GIVEN EXERCISE: All of the data must be printed exactly; please include every line.
▬▬▬▬▬▬▬▬▬▬
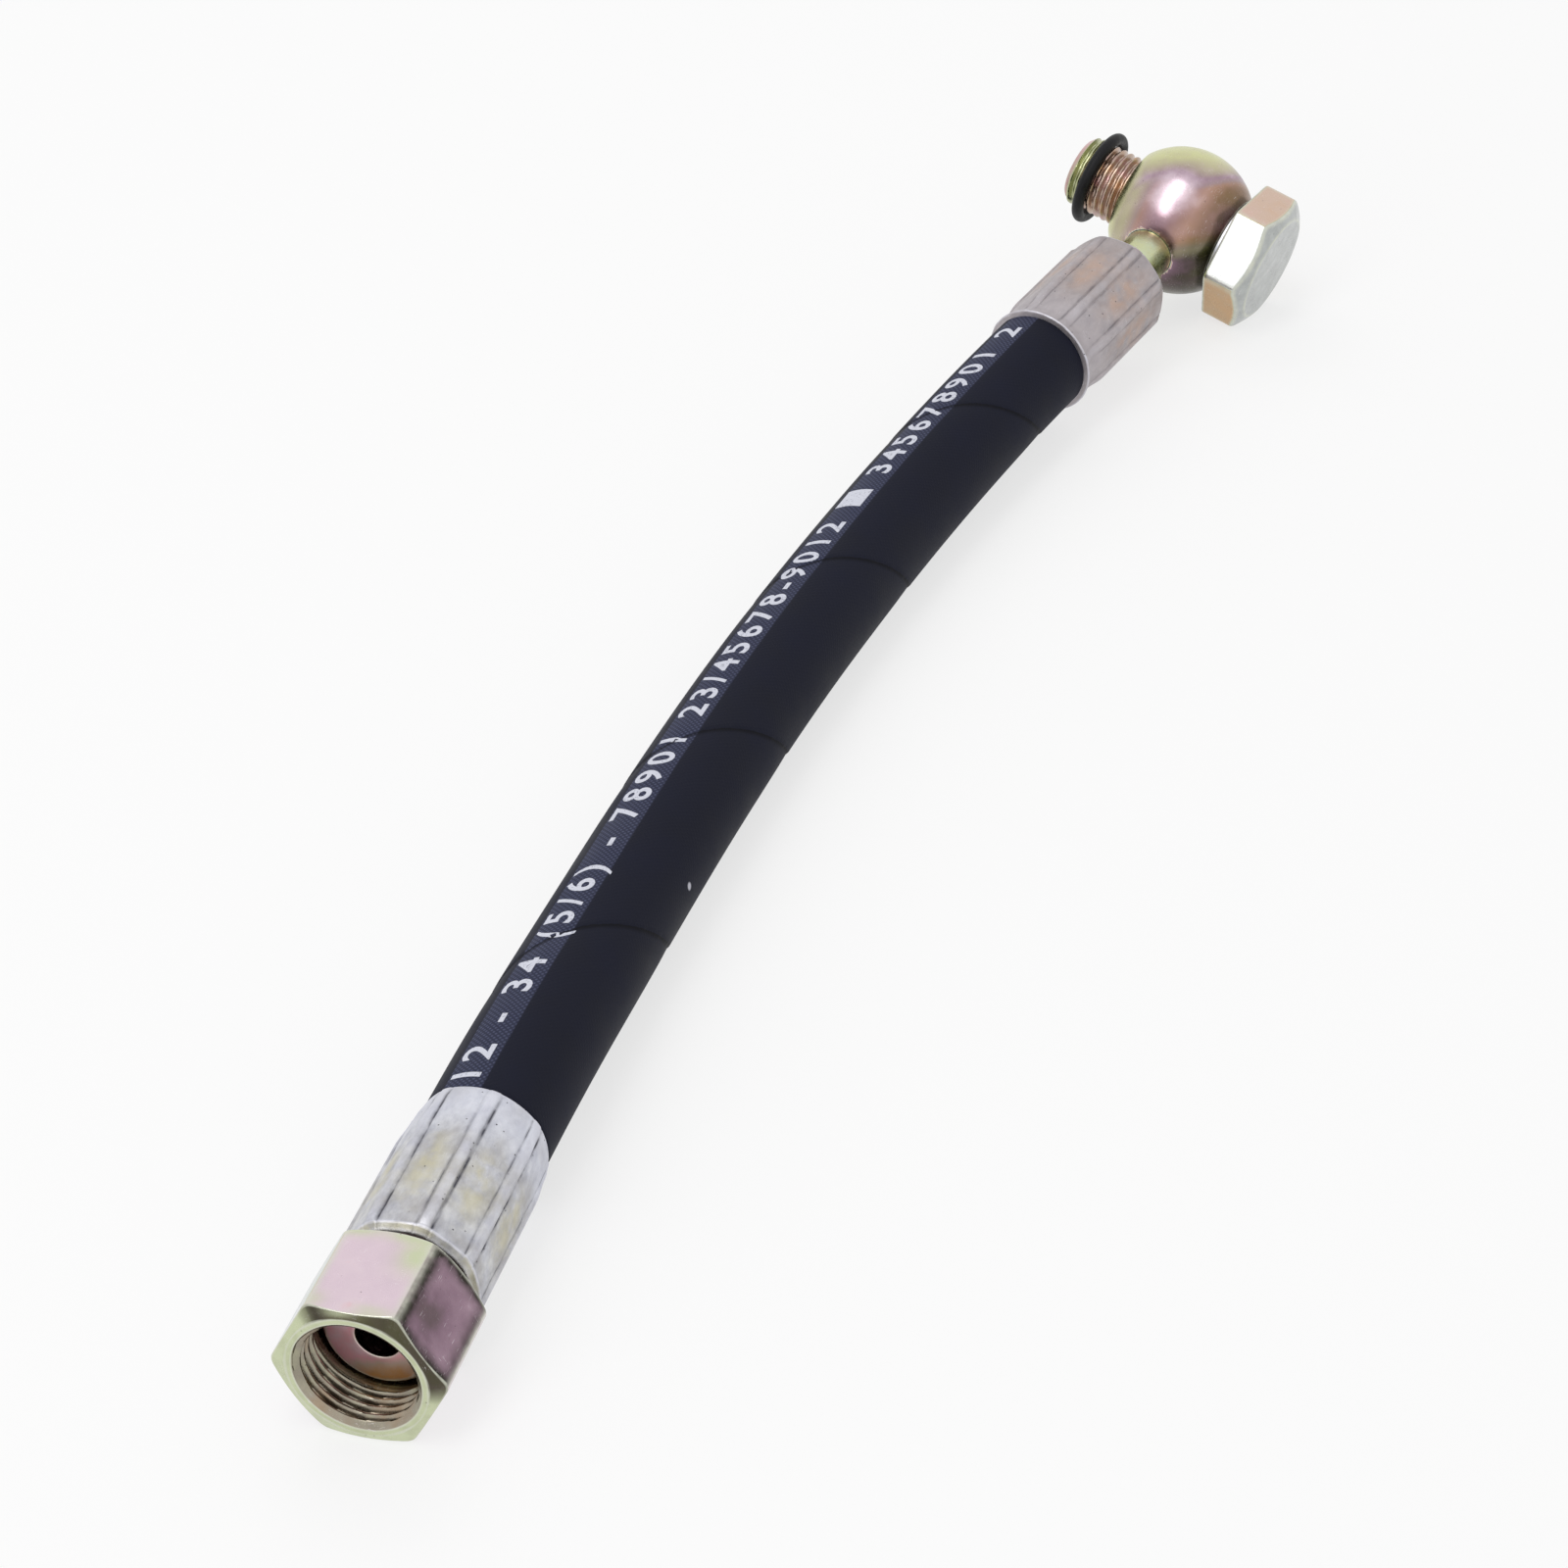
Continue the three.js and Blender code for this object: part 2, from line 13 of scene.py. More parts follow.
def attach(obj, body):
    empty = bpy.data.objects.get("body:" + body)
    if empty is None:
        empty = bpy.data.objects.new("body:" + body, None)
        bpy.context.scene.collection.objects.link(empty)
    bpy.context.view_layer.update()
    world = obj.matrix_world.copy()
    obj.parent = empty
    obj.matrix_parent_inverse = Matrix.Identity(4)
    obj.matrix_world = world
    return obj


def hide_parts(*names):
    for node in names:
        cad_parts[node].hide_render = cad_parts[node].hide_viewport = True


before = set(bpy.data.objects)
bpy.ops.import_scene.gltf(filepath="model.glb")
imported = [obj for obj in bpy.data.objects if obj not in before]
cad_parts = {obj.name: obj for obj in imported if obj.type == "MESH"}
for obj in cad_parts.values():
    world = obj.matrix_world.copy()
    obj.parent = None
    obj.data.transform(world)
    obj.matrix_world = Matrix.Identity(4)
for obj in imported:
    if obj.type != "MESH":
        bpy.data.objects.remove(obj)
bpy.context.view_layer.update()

# ---- Camera ----
# It stands beyond the swivel nut and above it, and looks along the hose, so the nut is large and
# the banjo eye small. The lens is a 90 mm one on a 36 mm wide square frame.

camera_place = Vector((-0.51896, -0.14764, 0.36076))
camera_azimuth = math.radians(17.86)
camera_elevation = math.radians(-34.37)
camera_roll = math.radians(-3.36)

level = math.cos(camera_elevation)
forward = Vector((
    level * math.cos(camera_azimuth),
    level * math.sin(camera_azimuth),
    math.sin(camera_elevation),
))
level_right = forward.cross(Vector((0, 0, 1))).normalized()
level_up = level_right.cross(forward)
right = math.cos(camera_roll) * level_right + math.sin(camera_roll) * level_up
up = math.cos(camera_roll) * level_up - math.sin(camera_roll) * level_right

camera_data = bpy.data.cameras.new("camera")
camera_data.sensor_fit = "HORIZONTAL"
camera_data.sensor_width = 36
camera_data.lens = 90
camera_data.clip_start = 0.01
camera = bpy.data.objects.new("camera", camera_data)
turn = Matrix((right, up, -forward)).transposed()
camera.matrix_world = Matrix.Translation(camera_place) @ turn.to_4x4()
bpy.context.scene.collection.objects.link(camera)
bpy.context.scene.camera = camera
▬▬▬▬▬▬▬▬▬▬
TASK ANSWER:
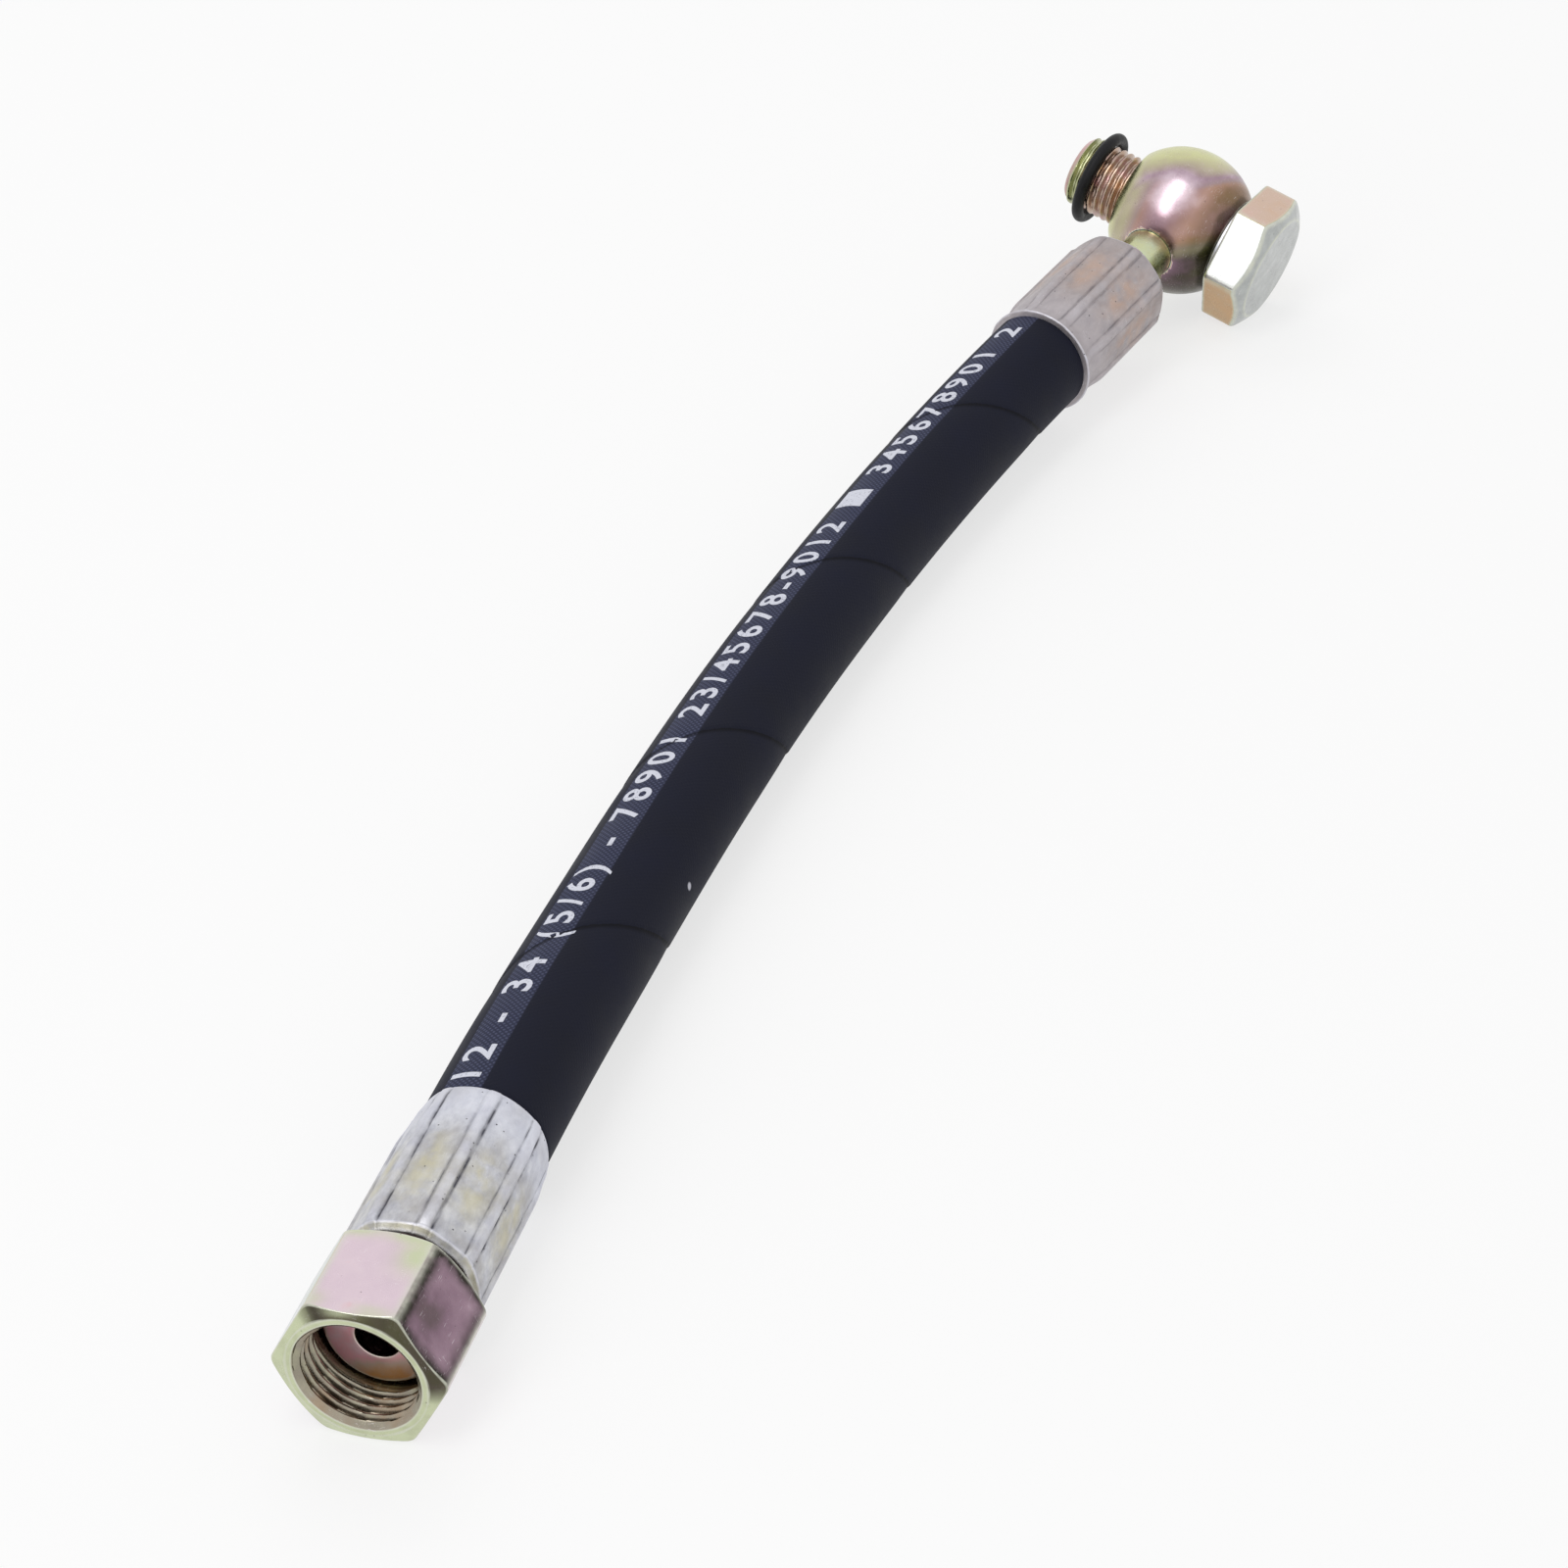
Continue the three.js and Blender code for this object: part 2, from line 13 of scene.py. More parts follow.
def attach(obj, body):
    empty = bpy.data.objects.get("body:" + body)
    if empty is None:
        empty = bpy.data.objects.new("body:" + body, None)
        bpy.context.scene.collection.objects.link(empty)
    bpy.context.view_layer.update()
    world = obj.matrix_world.copy()
    obj.parent = empty
    obj.matrix_parent_inverse = Matrix.Identity(4)
    obj.matrix_world = world
    return obj


def hide_parts(*names):
    for node in names:
        cad_parts[node].hide_render = cad_parts[node].hide_viewport = True


before = set(bpy.data.objects)
bpy.ops.import_scene.gltf(filepath="model.glb")
imported = [obj for obj in bpy.data.objects if obj not in before]
cad_parts = {obj.name: obj for obj in imported if obj.type == "MESH"}
for obj in cad_parts.values():
    world = obj.matrix_world.copy()
    obj.parent = None
    obj.data.transform(world)
    obj.matrix_world = Matrix.Identity(4)
for obj in imported:
    if obj.type != "MESH":
        bpy.data.objects.remove(obj)
bpy.context.view_layer.update()

# ---- Camera ----
# It stands beyond the swivel nut and above it, and looks along the hose, so the nut is large and
# the banjo eye small. The lens is a 90 mm one on a 36 mm wide square frame.

camera_place = Vector((-0.51896, -0.14764, 0.36076))
camera_azimuth = math.radians(17.86)
camera_elevation = math.radians(-34.37)
camera_roll = math.radians(-3.36)

level = math.cos(camera_elevation)
forward = Vector((
    level * math.cos(camera_azimuth),
    level * math.sin(camera_azimuth),
    math.sin(camera_elevation),
))
level_right = forward.cross(Vector((0, 0, 1))).normalized()
level_up = level_right.cross(forward)
right = math.cos(camera_roll) * level_right + math.sin(camera_roll) * level_up
up = math.cos(camera_roll) * level_up - math.sin(camera_roll) * level_right

camera_data = bpy.data.cameras.new("camera")
camera_data.sensor_fit = "HORIZONTAL"
camera_data.sensor_width = 36
camera_data.lens = 90
camera_data.clip_start = 0.01
camera = bpy.data.objects.new("camera", camera_data)
turn = Matrix((right, up, -forward)).transposed()
camera.matrix_world = Matrix.Translation(camera_place) @ turn.to_4x4()
bpy.context.scene.collection.objects.link(camera)
bpy.context.scene.camera = camera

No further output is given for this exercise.